The applicants contended that the prolonged period for which they had been unable to have their civil claim decided before the domestic courts violated their right of access to a court.
As to the Article 13 complaint, the Government argued that Article 13 did not apply to a situation where an application is directed against a law. Furthermore they asserted that the application of Article 6 § 1 of the Convention concerning the applicants’ right of access to a court excluded the application of the applicants’ right to an effective remedy under Article 13 because there was no separate issue in that respect.
The applicants maintained that they had no effective remedy in the domestic legal system to enforce their right of access to a court.

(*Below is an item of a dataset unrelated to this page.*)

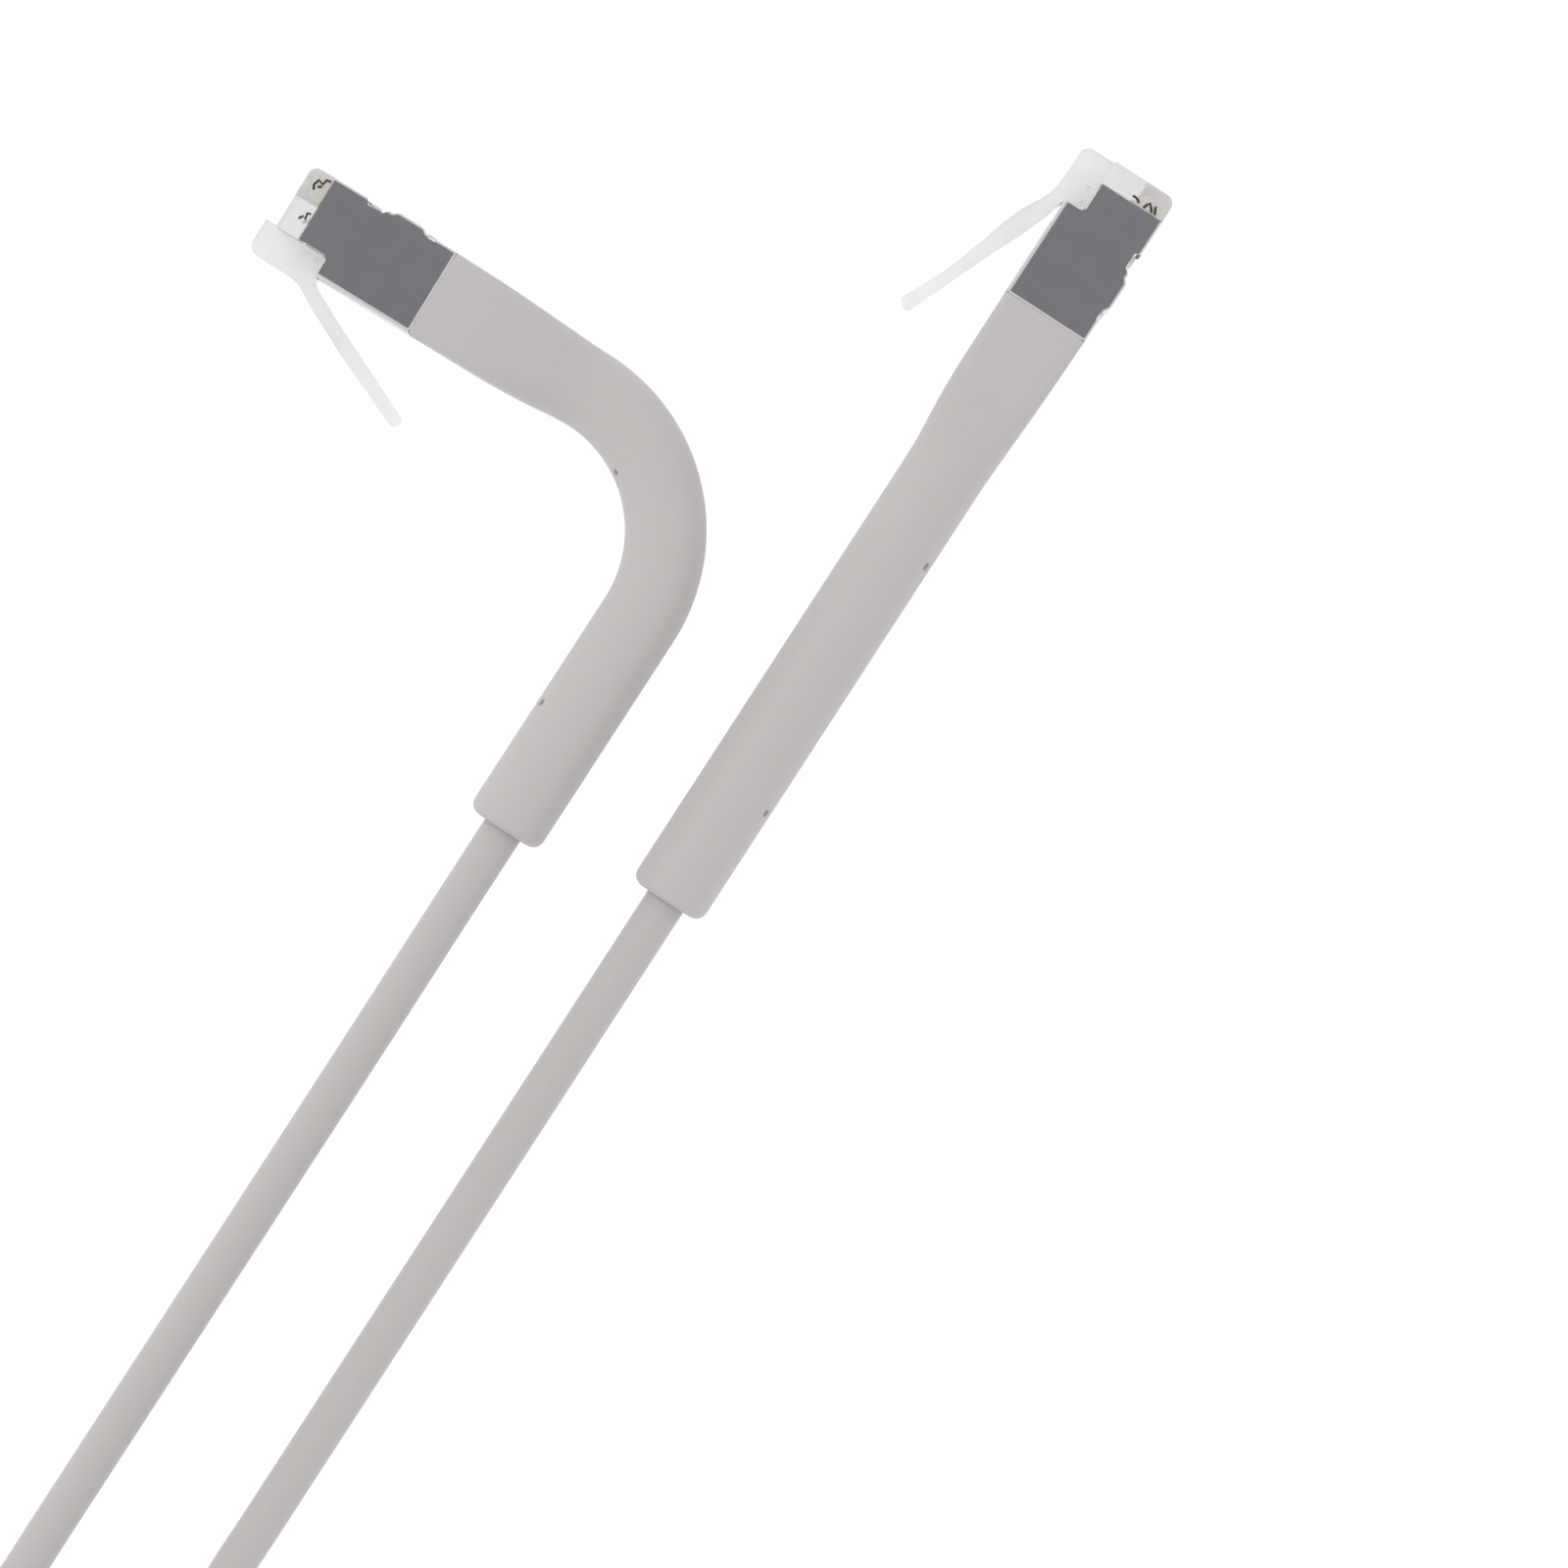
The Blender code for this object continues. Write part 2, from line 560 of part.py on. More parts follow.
def build_end(prefix, origin, bend_deg, shapes):
    """One end of the cable, bent evenly over its pivots towards the latch."""
    base = empty(f"{prefix}_end", None, origin + Vector((0.0, 0.0, AXIS_HEIGHT)))
    place(f"{prefix}_boot_sleeve", shapes["boot_sleeve"], "boot_plastic", base)
    parent, parent_x = base, 0.0
    for i, pivot_x in enumerate(PIVOT_XS):
        name = f"{prefix}_bend_pivot_{i + 1}"
        parent = empty(name, parent, (pivot_x - parent_x, 0.0, 0.0), bend_deg / BEND_PIVOTS)
        parent_x = pivot_x
        back = Vector((-pivot_x, 0.0, 0.0))
        if i < BEND_PIVOTS - 1:
            place(f"{prefix}_boot_link_{i + 1}", shapes[f"boot_link_{i + 1}"], "boot_plastic", parent, back)
        else:
            build_plug(prefix, parent, shapes, back)


def smooth_route(points):
    """Points at even steps along a smooth curve through the route's own points.

    A short step at each end keeps the cord's ends square to the route.
    """
    route = [Vector(point) * MM for point in points]
    ends = [2 * route[0] - route[1], *route, 2 * route[-1] - route[-2]]
    fine = []
    for a, b, c, d in zip(ends, ends[1:], ends[2:], ends[3:]):
        for i in range(SPAN_STEPS):
            t = i / SPAN_STEPS
            fine.append(0.5 * (
                2 * b + (c - a) * t + (2 * a - 5 * b + 4 * c - d) * t**2 + (3 * b - a - 3 * c + d) * t**3
            ))
    fine.append(route[-1])
    total = sum((q - p).length for p, q in zip(fine, fine[1:]))
    count = max(2, round(total / ROUTE_STEP))
    inner, walked, wanted = [], 0.0, total / count
    for p, q in zip(fine, fine[1:]):
        step = (q - p).length
        while len(inner) < count - 1 and walked + step >= wanted:
            inner.append(p.lerp(q, (wanted - walked) / step))
            wanted += total / count
        walked += step
    return [fine[0], fine[END_STEP], *inner, fine[-1 - END_STEP], fine[-1]]


def cord_tube(name, route):
    curve = bpy.data.curves.new(name, "CURVE")
    curve.dimensions = "3D"
    curve.bevel_depth = CORD_RADIUS
    curve.bevel_resolution = 2
    curve.use_fill_caps = True
    points = smooth_route(route)
    spline = curve.splines.new("POLY")
    spline.points.add(len(points) - 1)
    for target, point in zip(spline.points, points):
        target.co = (*(point + NEAR_ORIGIN), 1.0)
    place(name, curve, "jacket", None)


def coil_mesh():
    """The coil's outer shape: a turned ring, with the cord's two straight ends leaving it towards +X."""
    inner = min(COIL_RADII) - CORD_RADIUS
    outer = max(COIL_RADII) + CORD_RADIUS
    low = TIE_THICKNESS + TIE_GAP
    high = low + COIL_LAYERS * CORD_DIAMETER
    corner = CORD_RADIUS / 2
    section = [
        (inner, low + corner), (inner + corner, low), (outer - corner, low), (outer, low + corner),
        (outer, high - corner), (outer - corner, high), (inner + corner, high), (inner, high - corner),
    ]
    bm = bmesh.new()
    rings = []
    for i in range(COIL_STEPS):
        angle = 2 * math.pi * i / COIL_STEPS
        rings.append([bm.verts.new((r * math.cos(angle), r * math.sin(angle), z)) for r, z in section])
    for first, second in zip(rings, rings[1:] + rings[:1]):
        for i in range(len(section)):
            j = (i + 1) % len(section)
            bm.faces.new((first[i], first[j], second[j], second[i]))
    ring = mesh_of(bm)
    stubs = [
        rod(CORD_RADIUS, 0.0, COIL_STUB, side * max(COIL_RADII), height, 12)
        for side, height in ((-1, low + CORD_RADIUS), (1, low + CORD_RADIUS + (COIL_LAYERS - 1) * CORD_DIAMETER))
    ]
    return combine(ring, stubs, "UNION")


def tie_mesh():
    """A flat strap round the coil's bundle, on the side away from the plugs."""
    inner_radius = min(COIL_RADII) - CORD_RADIUS
    inner_wall = math.sqrt(inner_radius**2 - (TIE_WIDTH / 2) ** 2) - TIE_GAP
    outer_wall = max(COIL_RADII) + CORD_RADIUS + TIE_GAP
    high = TIE_THICKNESS + 2 * TIE_GAP + COIL_LAYERS * CORD_DIAMETER
    half = TIE_WIDTH / 2
    t = TIE_THICKNESS
    outside = block((-outer_wall - t, -inner_wall + t), (-half, half), (0.0, high + t))
    inside = block((-outer_wall, -inner_wall), (-half - FACE_GAP, half + FACE_GAP), (t, high))
    return combine(outside, [inside], "DIFFERENCE")


def main():
    clear_scene()
    shapes = {
        "shield_can": shield_mesh(),
        "load_bar": bar_mesh(),
        "contact": blade_mesh(),
        "cord_stub": stub_mesh(),
        "boot_collar": collar_mesh(),
        "boot_sleeve": sleeve_mesh(),
    }
    for number in range(1, BEND_PIVOTS):
        shapes[f"boot_link_{number}"] = link_mesh(number)
    for prefix, origin, bend_deg in (
        ("near", NEAR_ORIGIN, 0.0),
        ("far", NEAR_ORIGIN + FAR_OFFSET, FAR_BEND_DEG),
    ):
        shapes["plug_housing"] = housing_mesh(HOOK_REACHES[prefix])
        shapes["latch_lever"] = lever_mesh(TONGUES[prefix])
        build_end(prefix, origin, bend_deg, shapes)
    cord_tube("cord_lead", LEAD_ROUTE)
    cord_tube("cord_tail", TAIL_ROUTE)
    place("cord_coil", coil_mesh(), "jacket", None, NEAR_ORIGIN + COIL_CENTRE)
    place("coil_tie", tie_mesh(), "tie_fabric", None, NEAR_ORIGIN + COIL_CENTRE)


if __name__ == "__main__":
    main()
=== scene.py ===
"""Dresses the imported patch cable: its cord and coil, both boots, both plugs, and a white studio.

Every shape is drawn in millimetres in the straight frame of its own end: +X towards the nose, +Y
towards the latch, +Z across the plug, with the origin on the plug's axis where the boot meets the
shield. An EndFrame then carries it to its place, and each piece keeps its straight coordinates in
an attribute, so that a finish lies the same way on both ends and stays put when a boot bends.
"""

import json
import logging
import math
from collections.abc import Callable, Iterable, Sequence
from dataclasses import dataclass, field
from enum import Enum

import bmesh
import bpy
import numpy as np
from mathutils import Matrix, Vector

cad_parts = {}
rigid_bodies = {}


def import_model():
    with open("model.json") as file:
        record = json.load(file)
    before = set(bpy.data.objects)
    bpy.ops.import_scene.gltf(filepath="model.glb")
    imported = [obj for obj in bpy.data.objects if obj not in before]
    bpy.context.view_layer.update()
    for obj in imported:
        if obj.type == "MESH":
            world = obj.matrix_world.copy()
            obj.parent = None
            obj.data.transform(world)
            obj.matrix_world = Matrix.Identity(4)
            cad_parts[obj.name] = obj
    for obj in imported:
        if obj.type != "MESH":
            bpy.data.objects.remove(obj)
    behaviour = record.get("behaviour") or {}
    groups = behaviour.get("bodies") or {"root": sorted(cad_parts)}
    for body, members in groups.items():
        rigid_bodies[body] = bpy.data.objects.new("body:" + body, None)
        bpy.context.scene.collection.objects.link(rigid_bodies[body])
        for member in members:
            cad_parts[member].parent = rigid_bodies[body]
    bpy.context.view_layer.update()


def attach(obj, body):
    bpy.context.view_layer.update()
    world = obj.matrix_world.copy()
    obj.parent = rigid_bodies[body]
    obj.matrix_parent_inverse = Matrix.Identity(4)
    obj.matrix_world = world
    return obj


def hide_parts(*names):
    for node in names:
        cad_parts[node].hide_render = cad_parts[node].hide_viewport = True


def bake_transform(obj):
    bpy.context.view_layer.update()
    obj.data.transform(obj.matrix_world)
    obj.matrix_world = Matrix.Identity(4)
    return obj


LOG = logging.getLogger("patch_cable")

MM = 0.001
TO_METRES = Matrix.Scale(MM, 4)
LOCAL = "local"  # the attribute that holds a piece's straight coordinates, in millimetres
SHARP_DEG = 35.0

AXIS_HEIGHT = 6.1
NEAR_ORIGIN = Vector((23.8, -3.745, 0.0))
FAR_OFFSET = Vector((-2.6, 15.85, 0.0))
FAR_BEND_DEG = 91.5
PIVOT_XS = tuple(-38.1 + 4.0 * i for i in range(6))
HALF_SPACING = 2.0

CORD_RADIUS = 1.9
HALF_WIDTH = 5.84
BOOT_COLOUR = (0.49, 0.464, 0.459)
WIRE_COLOURS = {
    "orange": (0.85, 0.25, 0.04),
    "green": (0.03, 0.35, 0.09),
    "blue": (0.03, 0.12, 0.6),
    "brown": (0.2, 0.09, 0.04),
}
BAND_PITCH = 2.4  # from one band of colour to the next on a white wire
# Where the mould's pins have marked each boot's side: each mark is pressed in as a dimple, and its colour
# darkened with painted shade
PIN_MARKS = {
    "near": ((-51.1, -3.35, 1.6), (-24.6, -3.35, 1.6)),
    "far": ((-51.1, 3.35, 1.6), (-24.6, 3.35, 1.6)),
}

Point = tuple[float, float, float]
Outline = list[tuple[float, float]]


# ---------------------------------------------------------------- shapes


def arc(centre: tuple[float, float], radius: float, start_deg: float, end_deg: float, steps: int) -> Outline:
    """Points along an arc in X and Y, both ends included."""
    angles = np.radians(np.linspace(start_deg, end_deg, steps + 1))
    return [(centre[0] + radius * math.cos(a), centre[1] + radius * math.sin(a)) for a in angles]


def catmull(points: Sequence[Vector], steps: int) -> list[Vector]:
    """A smooth line through the points.

    Args:
        points: The points, in order.
        steps: Fine steps between two of them.

    Returns:
        The fine points, with both ends.
    """
    ends = [2 * points[0] - points[1], *points, 2 * points[-1] - points[-2]]
    fine = []
    for a, b, c, d in zip(ends, ends[1:], ends[2:], ends[3:]):
        for i in range(steps):
            t = i / steps
            square, cube = 2 * a - 5 * b + 4 * c - d, 3 * b - a - 3 * c + d
            fine.append(0.5 * (2 * b + (c - a) * t + square * t**2 + cube * t**3))
    return [*fine, points[-1].copy()]


def smooth_outline(points: Iterable[tuple[float, float]], steps: int = 5) -> Outline:
    """A smooth open outline through points in X and Y."""
    return [(p.x, p.y) for p in catmull([Vector((x, y, 0.0)) for x, y in points], steps)]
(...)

The Court considers, in the light of the parties’ submissions, that the application raises serious issues of fact and law under the Convention, the determination of which requires an examination of the merits. The Court concludes therefore that the application is not manifestly ill-founded within the meaning of Article 35 § 3 of the Convention. No other ground for declaring it inadmissible has been established.
For these reasons, the Court unanimously
Declares the application admissible, without prejudging the merits of the case.